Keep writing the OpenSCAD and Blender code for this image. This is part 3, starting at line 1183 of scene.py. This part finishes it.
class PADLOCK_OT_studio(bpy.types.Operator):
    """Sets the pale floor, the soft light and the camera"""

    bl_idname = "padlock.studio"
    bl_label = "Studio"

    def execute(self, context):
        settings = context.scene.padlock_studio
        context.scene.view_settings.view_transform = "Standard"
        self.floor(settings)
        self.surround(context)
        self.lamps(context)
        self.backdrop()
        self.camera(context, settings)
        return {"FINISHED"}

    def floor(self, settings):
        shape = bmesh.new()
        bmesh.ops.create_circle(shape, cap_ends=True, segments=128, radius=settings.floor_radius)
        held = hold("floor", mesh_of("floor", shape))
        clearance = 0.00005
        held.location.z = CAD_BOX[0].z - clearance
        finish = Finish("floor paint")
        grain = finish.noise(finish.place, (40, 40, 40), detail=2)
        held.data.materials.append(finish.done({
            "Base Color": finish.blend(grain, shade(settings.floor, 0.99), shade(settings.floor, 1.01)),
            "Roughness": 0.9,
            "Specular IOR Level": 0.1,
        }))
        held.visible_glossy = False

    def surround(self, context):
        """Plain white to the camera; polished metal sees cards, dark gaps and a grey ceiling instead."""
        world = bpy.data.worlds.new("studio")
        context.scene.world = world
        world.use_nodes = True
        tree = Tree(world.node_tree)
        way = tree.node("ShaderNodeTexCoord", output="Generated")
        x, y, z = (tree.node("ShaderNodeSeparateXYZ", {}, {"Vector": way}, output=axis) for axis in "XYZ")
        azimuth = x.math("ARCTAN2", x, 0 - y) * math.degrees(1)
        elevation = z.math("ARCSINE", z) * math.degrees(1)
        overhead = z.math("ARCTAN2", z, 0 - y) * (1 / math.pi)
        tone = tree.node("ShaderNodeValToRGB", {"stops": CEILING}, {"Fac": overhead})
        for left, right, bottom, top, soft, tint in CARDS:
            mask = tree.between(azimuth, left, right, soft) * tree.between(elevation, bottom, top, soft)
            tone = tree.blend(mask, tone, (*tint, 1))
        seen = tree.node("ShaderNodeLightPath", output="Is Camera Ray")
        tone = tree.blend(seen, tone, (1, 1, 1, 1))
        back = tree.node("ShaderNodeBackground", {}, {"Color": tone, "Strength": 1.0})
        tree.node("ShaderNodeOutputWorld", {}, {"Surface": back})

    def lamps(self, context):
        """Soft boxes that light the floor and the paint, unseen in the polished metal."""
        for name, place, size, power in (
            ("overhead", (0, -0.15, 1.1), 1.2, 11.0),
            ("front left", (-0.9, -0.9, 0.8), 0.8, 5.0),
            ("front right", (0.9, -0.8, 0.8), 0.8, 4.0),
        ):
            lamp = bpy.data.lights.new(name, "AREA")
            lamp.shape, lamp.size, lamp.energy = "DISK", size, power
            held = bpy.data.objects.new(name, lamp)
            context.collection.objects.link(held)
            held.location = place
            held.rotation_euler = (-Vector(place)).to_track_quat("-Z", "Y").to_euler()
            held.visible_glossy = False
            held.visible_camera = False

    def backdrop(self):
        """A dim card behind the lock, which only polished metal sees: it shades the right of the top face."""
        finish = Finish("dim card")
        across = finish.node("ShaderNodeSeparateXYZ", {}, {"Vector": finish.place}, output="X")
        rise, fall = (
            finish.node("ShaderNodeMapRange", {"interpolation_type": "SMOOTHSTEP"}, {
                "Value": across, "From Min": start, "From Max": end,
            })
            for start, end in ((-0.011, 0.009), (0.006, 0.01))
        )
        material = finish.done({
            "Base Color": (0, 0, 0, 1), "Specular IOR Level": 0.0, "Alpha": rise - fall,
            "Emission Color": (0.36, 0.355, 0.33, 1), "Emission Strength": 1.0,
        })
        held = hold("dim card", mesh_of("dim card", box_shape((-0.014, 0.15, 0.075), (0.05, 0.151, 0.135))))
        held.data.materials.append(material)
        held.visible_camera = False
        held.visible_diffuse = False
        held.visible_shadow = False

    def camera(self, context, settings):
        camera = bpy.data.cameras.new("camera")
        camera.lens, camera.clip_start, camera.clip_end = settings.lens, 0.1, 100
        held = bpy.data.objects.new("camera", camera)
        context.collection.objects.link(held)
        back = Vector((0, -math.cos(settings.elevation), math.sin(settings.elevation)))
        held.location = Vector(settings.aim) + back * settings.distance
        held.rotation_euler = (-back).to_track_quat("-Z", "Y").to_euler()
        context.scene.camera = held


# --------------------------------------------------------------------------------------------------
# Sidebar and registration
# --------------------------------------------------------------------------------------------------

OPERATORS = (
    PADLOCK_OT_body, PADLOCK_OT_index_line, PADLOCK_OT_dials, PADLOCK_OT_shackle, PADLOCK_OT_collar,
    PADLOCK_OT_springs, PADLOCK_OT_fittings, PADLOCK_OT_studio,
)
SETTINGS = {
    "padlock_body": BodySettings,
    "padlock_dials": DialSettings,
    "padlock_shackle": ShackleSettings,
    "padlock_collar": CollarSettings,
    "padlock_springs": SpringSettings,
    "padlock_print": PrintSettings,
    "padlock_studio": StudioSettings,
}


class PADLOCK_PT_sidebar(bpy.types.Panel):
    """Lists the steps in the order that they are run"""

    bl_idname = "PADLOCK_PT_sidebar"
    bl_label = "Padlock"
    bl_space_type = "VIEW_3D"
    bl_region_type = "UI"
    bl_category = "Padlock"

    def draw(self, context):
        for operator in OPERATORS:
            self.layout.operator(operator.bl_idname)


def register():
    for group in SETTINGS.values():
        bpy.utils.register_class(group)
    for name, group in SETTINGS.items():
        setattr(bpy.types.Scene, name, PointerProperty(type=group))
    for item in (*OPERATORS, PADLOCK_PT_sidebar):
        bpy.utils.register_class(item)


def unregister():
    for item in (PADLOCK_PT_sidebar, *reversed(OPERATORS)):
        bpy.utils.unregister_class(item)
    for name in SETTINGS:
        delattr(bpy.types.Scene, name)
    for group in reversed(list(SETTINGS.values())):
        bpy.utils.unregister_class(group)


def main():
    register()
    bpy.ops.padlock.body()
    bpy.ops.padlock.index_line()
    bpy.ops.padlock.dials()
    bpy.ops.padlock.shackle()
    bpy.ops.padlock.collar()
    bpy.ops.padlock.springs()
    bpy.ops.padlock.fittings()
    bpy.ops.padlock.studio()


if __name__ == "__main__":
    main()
----
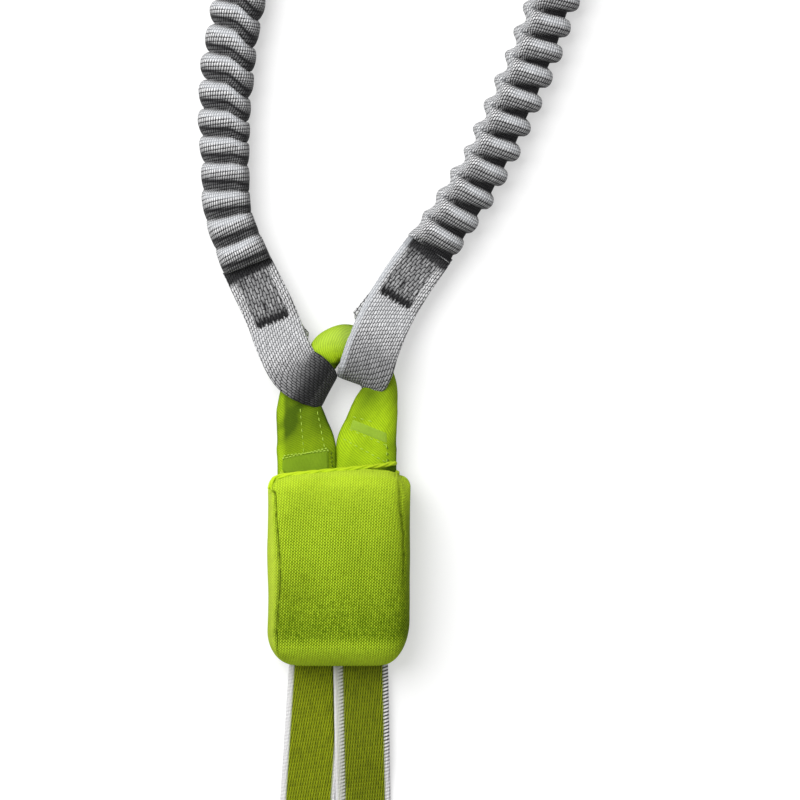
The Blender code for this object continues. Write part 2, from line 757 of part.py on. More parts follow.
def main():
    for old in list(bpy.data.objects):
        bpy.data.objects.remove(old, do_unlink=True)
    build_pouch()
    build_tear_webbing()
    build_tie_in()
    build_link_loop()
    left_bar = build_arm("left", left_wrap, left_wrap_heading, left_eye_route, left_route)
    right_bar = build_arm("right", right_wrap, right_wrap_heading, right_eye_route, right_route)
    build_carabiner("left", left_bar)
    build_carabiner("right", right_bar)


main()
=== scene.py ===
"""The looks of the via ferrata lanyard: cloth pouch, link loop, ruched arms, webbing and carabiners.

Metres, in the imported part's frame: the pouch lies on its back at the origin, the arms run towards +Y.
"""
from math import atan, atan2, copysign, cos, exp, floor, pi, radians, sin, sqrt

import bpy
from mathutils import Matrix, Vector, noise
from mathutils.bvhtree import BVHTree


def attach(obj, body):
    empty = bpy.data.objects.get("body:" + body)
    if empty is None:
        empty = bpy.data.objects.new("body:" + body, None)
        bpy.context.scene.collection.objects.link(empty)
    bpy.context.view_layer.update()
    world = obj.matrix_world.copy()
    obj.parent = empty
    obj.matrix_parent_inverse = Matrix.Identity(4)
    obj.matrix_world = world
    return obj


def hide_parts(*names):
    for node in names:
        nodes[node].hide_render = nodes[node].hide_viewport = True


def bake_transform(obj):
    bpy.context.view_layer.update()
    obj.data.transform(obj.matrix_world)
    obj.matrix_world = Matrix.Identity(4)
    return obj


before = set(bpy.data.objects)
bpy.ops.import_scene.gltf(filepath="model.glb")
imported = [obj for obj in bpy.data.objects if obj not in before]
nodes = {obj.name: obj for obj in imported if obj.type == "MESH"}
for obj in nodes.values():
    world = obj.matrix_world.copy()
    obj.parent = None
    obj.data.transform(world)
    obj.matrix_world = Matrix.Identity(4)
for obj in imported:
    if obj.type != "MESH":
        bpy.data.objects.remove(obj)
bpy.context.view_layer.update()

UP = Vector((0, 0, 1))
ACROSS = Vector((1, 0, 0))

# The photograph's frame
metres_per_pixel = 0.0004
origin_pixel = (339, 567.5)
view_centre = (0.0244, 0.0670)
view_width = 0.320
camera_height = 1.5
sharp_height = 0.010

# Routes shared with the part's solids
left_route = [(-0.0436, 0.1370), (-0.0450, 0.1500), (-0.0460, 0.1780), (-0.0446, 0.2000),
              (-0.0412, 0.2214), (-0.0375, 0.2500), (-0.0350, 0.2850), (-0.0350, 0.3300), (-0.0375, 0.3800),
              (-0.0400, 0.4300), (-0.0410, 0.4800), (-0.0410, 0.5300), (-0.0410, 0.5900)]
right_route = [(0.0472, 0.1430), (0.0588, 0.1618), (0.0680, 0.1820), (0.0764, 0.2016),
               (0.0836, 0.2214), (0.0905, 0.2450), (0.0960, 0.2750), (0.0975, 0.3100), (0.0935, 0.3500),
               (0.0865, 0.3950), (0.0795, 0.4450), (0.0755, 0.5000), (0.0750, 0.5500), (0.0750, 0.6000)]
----
WRITTEN REQUEST: Begin at the line that has "build_pouch()", stop after the line that has "imported = [obj", and repeat exactly those lines, nothing more.

EXERCISE RESPONSE:
    build_pouch()
    build_tear_webbing()
    build_tie_in()
    build_link_loop()
    left_bar = build_arm("left", left_wrap, left_wrap_heading, left_eye_route, left_route)
    right_bar = build_arm("right", right_wrap, right_wrap_heading, right_eye_route, right_route)
    build_carabiner("left", left_bar)
    build_carabiner("right", right_bar)


main()
=== scene.py ===
"""The looks of the via ferrata lanyard: cloth pouch, link loop, ruched arms, webbing and carabiners.

Metres, in the imported part's frame: the pouch lies on its back at the origin, the arms run towards +Y.
"""
from math import atan, atan2, copysign, cos, exp, floor, pi, radians, sin, sqrt

import bpy
from mathutils import Matrix, Vector, noise
from mathutils.bvhtree import BVHTree


def attach(obj, body):
    empty = bpy.data.objects.get("body:" + body)
    if empty is None:
        empty = bpy.data.objects.new("body:" + body, None)
        bpy.context.scene.collection.objects.link(empty)
    bpy.context.view_layer.update()
    world = obj.matrix_world.copy()
    obj.parent = empty
    obj.matrix_parent_inverse = Matrix.Identity(4)
    obj.matrix_world = world
    return obj


def hide_parts(*names):
    for node in names:
        nodes[node].hide_render = nodes[node].hide_viewport = True


def bake_transform(obj):
    bpy.context.view_layer.update()
    obj.data.transform(obj.matrix_world)
    obj.matrix_world = Matrix.Identity(4)
    return obj


before = set(bpy.data.objects)
bpy.ops.import_scene.gltf(filepath="model.glb")
imported = [obj for obj in bpy.data.objects if obj not in before]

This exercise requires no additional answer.